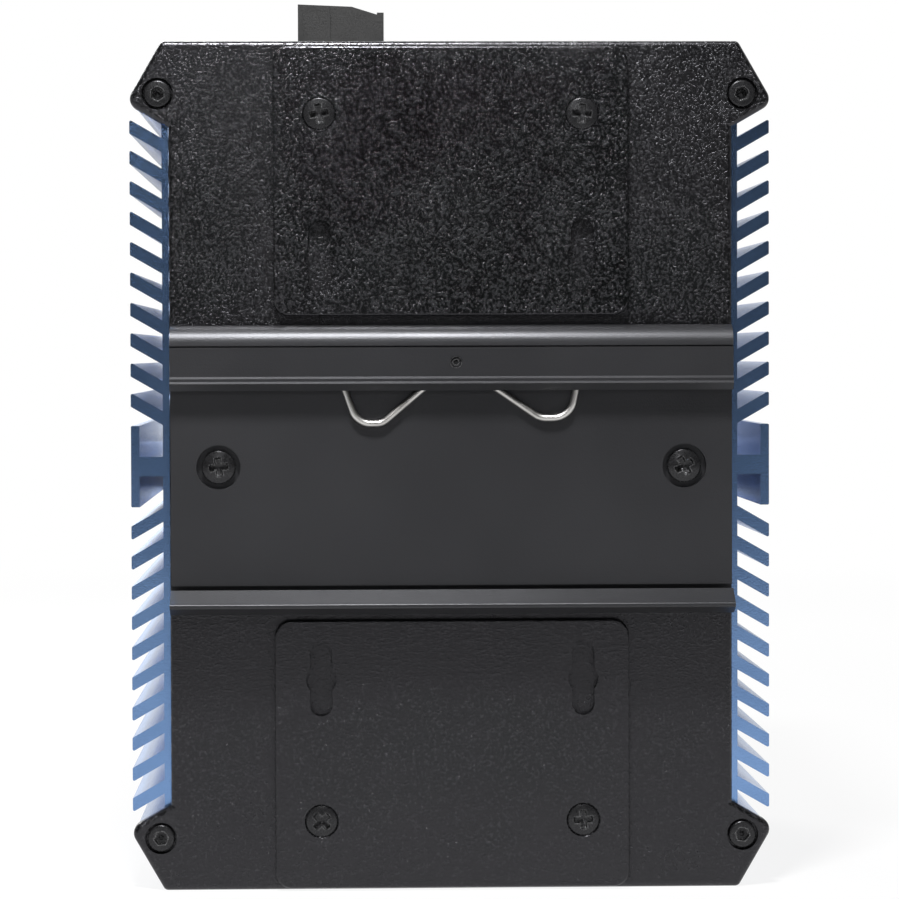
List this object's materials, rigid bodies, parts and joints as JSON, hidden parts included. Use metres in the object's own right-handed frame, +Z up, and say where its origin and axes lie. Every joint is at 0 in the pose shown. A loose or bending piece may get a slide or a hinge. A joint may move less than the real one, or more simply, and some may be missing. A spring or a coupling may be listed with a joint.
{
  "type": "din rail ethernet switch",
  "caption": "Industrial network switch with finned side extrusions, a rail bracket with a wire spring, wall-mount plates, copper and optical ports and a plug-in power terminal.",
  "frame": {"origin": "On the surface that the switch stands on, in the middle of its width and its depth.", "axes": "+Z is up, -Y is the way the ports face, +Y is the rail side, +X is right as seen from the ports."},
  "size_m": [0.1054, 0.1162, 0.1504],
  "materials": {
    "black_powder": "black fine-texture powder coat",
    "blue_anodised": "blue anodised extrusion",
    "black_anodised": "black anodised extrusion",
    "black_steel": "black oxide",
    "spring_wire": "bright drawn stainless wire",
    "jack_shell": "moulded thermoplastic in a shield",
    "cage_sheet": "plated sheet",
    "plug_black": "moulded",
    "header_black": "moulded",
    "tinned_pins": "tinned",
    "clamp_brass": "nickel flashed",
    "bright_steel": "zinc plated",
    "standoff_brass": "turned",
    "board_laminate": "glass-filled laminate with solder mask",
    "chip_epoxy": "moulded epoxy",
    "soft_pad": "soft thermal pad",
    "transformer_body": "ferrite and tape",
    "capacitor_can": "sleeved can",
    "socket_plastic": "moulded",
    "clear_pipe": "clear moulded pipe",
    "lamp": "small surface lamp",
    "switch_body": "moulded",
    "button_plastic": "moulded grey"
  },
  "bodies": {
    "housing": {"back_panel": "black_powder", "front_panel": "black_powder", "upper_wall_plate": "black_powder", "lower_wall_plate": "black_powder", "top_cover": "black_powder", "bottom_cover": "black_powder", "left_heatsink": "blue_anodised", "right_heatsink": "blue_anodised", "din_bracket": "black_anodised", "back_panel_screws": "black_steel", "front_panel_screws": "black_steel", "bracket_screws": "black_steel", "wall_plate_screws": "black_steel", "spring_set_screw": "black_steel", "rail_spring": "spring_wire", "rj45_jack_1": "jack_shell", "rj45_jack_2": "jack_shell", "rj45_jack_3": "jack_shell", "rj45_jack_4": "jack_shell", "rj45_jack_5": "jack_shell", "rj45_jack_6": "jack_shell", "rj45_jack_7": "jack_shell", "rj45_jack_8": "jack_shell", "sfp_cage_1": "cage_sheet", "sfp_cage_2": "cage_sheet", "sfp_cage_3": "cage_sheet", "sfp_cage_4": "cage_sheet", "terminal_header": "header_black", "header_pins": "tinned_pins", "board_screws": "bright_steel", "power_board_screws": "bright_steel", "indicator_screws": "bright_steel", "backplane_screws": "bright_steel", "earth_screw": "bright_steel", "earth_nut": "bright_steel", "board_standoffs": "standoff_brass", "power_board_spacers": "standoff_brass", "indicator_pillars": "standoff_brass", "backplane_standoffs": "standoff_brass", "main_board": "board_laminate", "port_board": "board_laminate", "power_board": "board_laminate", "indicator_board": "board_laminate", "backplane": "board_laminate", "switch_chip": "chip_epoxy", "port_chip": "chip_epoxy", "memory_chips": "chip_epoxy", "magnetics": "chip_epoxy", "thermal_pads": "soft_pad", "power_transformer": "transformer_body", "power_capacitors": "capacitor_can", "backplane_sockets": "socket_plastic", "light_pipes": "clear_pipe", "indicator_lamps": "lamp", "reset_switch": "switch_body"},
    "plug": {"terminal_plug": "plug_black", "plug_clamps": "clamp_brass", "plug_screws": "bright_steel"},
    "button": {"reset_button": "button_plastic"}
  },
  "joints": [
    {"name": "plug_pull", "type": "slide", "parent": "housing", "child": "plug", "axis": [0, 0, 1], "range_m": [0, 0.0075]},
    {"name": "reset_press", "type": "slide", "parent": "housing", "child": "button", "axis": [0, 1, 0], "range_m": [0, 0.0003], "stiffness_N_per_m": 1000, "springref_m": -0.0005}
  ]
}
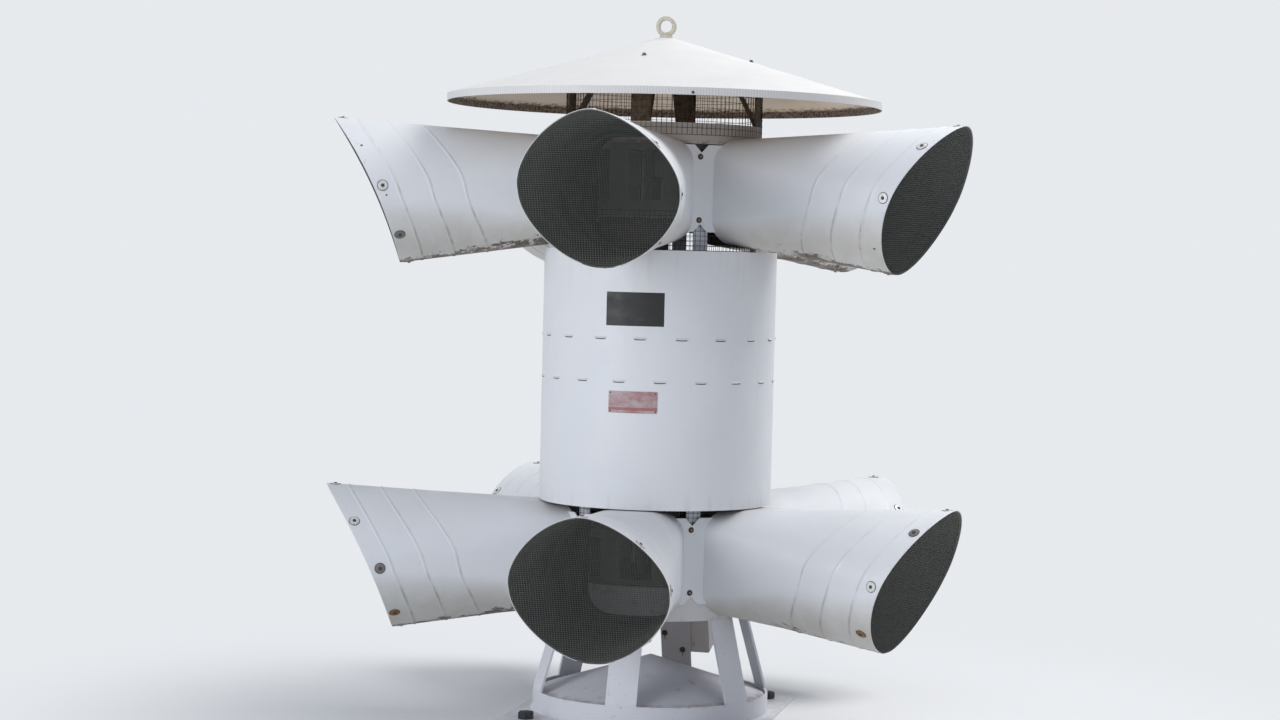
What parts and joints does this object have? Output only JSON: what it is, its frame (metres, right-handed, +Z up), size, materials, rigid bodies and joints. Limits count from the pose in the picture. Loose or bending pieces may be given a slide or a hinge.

Problem details: Nothing may be left out: return each entry exactly as it reads.

Exercise answer:
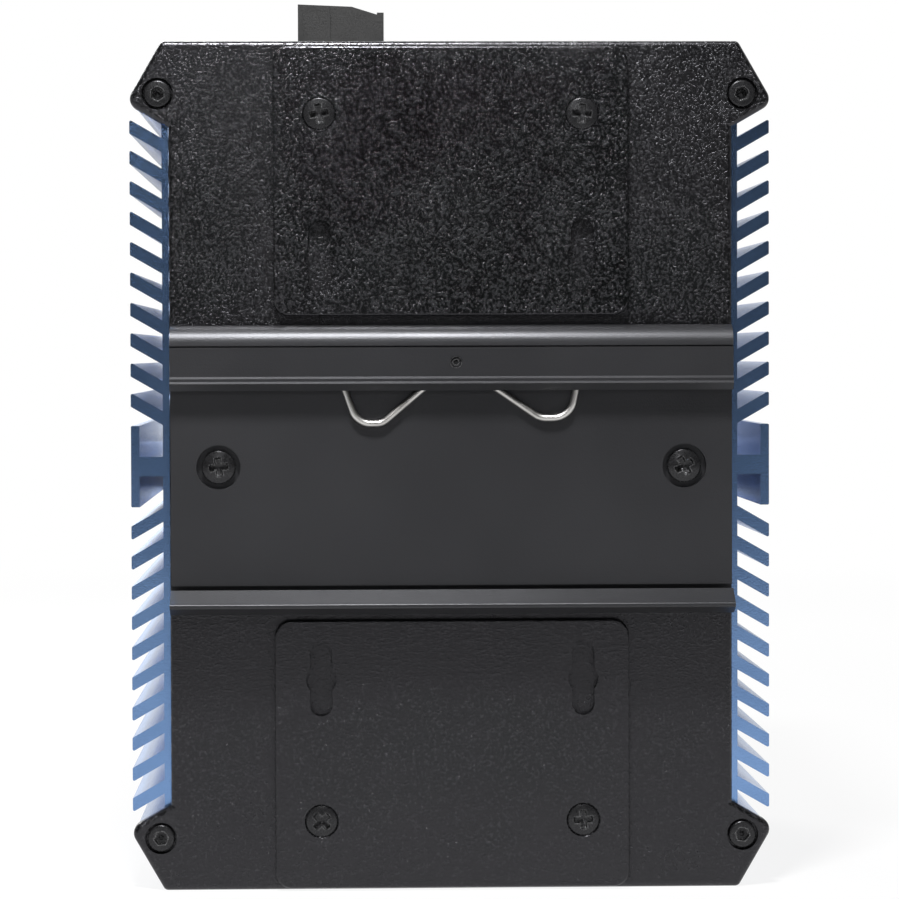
List this object's materials, rigid bodies, parts and joints as JSON, hidden parts included. Use metres in the object's own right-handed frame, +Z up, and say where its origin and axes lie. Every joint is at 0 in the pose shown. A loose or bending piece may get a slide or a hinge. A joint may move less than the real one, or more simply, and some may be missing. A spring or a coupling may be listed with a joint.
{
  "type": "din rail ethernet switch",
  "caption": "Industrial network switch with finned side extrusions, a rail bracket with a wire spring, wall-mount plates, copper and optical ports and a plug-in power terminal.",
  "frame": {"origin": "On the surface that the switch stands on, in the middle of its width and its depth.", "axes": "+Z is up, -Y is the way the ports face, +Y is the rail side, +X is right as seen from the ports."},
  "size_m": [0.1054, 0.1162, 0.1504],
  "materials": {
    "black_powder": "black fine-texture powder coat",
    "blue_anodised": "blue anodised extrusion",
    "black_anodised": "black anodised extrusion",
    "black_steel": "black oxide",
    "spring_wire": "bright drawn stainless wire",
    "jack_shell": "moulded thermoplastic in a shield",
    "cage_sheet": "plated sheet",
    "plug_black": "moulded",
    "header_black": "moulded",
    "tinned_pins": "tinned",
    "clamp_brass": "nickel flashed",
    "bright_steel": "zinc plated",
    "standoff_brass": "turned",
    "board_laminate": "glass-filled laminate with solder mask",
    "chip_epoxy": "moulded epoxy",
    "soft_pad": "soft thermal pad",
    "transformer_body": "ferrite and tape",
    "capacitor_can": "sleeved can",
    "socket_plastic": "moulded",
    "clear_pipe": "clear moulded pipe",
    "lamp": "small surface lamp",
    "switch_body": "moulded",
    "button_plastic": "moulded grey"
  },
  "bodies": {
    "housing": {"back_panel": "black_powder", "front_panel": "black_powder", "upper_wall_plate": "black_powder", "lower_wall_plate": "black_powder", "top_cover": "black_powder", "bottom_cover": "black_powder", "left_heatsink": "blue_anodised", "right_heatsink": "blue_anodised", "din_bracket": "black_anodised", "back_panel_screws": "black_steel", "front_panel_screws": "black_steel", "bracket_screws": "black_steel", "wall_plate_screws": "black_steel", "spring_set_screw": "black_steel", "rail_spring": "spring_wire", "rj45_jack_1": "jack_shell", "rj45_jack_2": "jack_shell", "rj45_jack_3": "jack_shell", "rj45_jack_4": "jack_shell", "rj45_jack_5": "jack_shell", "rj45_jack_6": "jack_shell", "rj45_jack_7": "jack_shell", "rj45_jack_8": "jack_shell", "sfp_cage_1": "cage_sheet", "sfp_cage_2": "cage_sheet", "sfp_cage_3": "cage_sheet", "sfp_cage_4": "cage_sheet", "terminal_header": "header_black", "header_pins": "tinned_pins", "board_screws": "bright_steel", "power_board_screws": "bright_steel", "indicator_screws": "bright_steel", "backplane_screws": "bright_steel", "earth_screw": "bright_steel", "earth_nut": "bright_steel", "board_standoffs": "standoff_brass", "power_board_spacers": "standoff_brass", "indicator_pillars": "standoff_brass", "backplane_standoffs": "standoff_brass", "main_board": "board_laminate", "port_board": "board_laminate", "power_board": "board_laminate", "indicator_board": "board_laminate", "backplane": "board_laminate", "switch_chip": "chip_epoxy", "port_chip": "chip_epoxy", "memory_chips": "chip_epoxy", "magnetics": "chip_epoxy", "thermal_pads": "soft_pad", "power_transformer": "transformer_body", "power_capacitors": "capacitor_can", "backplane_sockets": "socket_plastic", "light_pipes": "clear_pipe", "indicator_lamps": "lamp", "reset_switch": "switch_body"},
    "plug": {"terminal_plug": "plug_black", "plug_clamps": "clamp_brass", "plug_screws": "bright_steel"},
    "button": {"reset_button": "button_plastic"}
  },
  "joints": [
    {"name": "plug_pull", "type": "slide", "parent": "housing", "child": "plug", "axis": [0, 0, 1], "range_m": [0, 0.0075]},
    {"name": "reset_press", "type": "slide", "parent": "housing", "child": "button", "axis": [0, 1, 0], "range_m": [0, 0.0003], "stiffness_N_per_m": 1000, "springref_m": -0.0005}
  ]
}
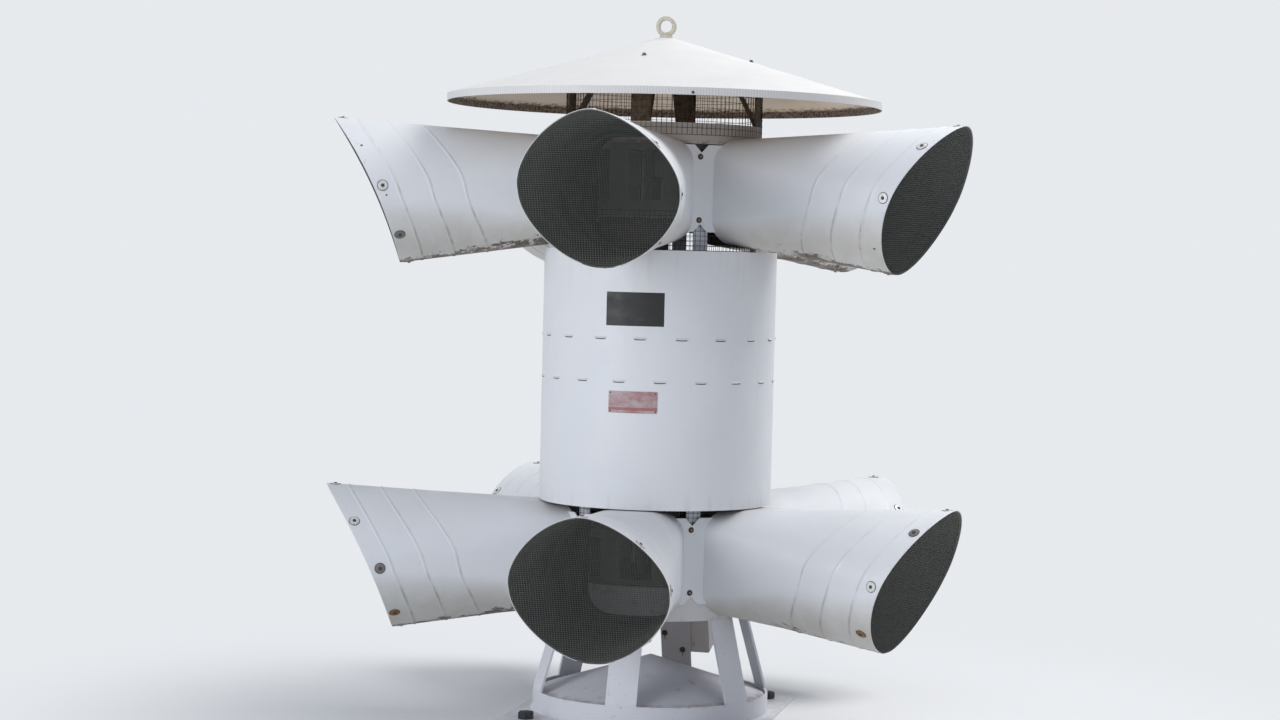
What parts and joints does this object have? Output only JSON: what it is, its frame (metres, right-handed, +Z up), size, materials, rigid bodies and joints. Limits count from the pose in the picture. Loose or bending pieces may be given a slide or a hinge.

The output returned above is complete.